The QLACS was generally responsive to self-reported changes. One finding about this population of long-term survivors is the absence of detectable changes in HRQL in several domains – Cognitive Problems, Sexual Problems, Family Distress, and Recurrence Distress (all p > 0.20), even when a change in these areas had been reported. There may be several explanations for this. While it is possible that the QLACS is not sufficiently responsive in these domains, the absence of detectable changes could also be due to this particular sample or the nature of the life change questions. More clinical measures might show greater responsiveness. We also observe that the instrument tends to be more responsive to negative changes. For example, for respondents reporting "Somewhat worse" or "Quite a bit worse" in wanting to socialize (Social Avoidance domain), the effect size was 2.98, compared to an effect size of 1.85 for the group that reported "Somewhat better" or "Quite a bit better" for wanting to socialize. It is important to continue evaluation of the responsiveness of the QLACS in different samples. To our knowledge, however, we are unaware of responsiveness data by domain for other scales such as the FACT.

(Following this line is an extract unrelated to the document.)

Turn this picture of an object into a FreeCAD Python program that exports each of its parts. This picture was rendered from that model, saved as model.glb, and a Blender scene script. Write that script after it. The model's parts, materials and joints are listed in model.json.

There are several limitations of this study. The analyses reported here are based on a follow-up of well-educated, young, white female breast cancer survivors. Studies need to be conducted among more diverse samples of survivors of different ethnicities, ages, and cancers to gather more data on the usefulness of the QLACS for other cancer survivors. Another limitation of this work is the number of women lost to follow-up. Finally, our responsiveness data were limited to self-reported life. More research using clinical measures or clinical trial data to assess responsiveness is desirable. Nevertheless, the QLACS may be a a useful measure for assessing HRQL among long term cancer survivors and warrants further evaluation.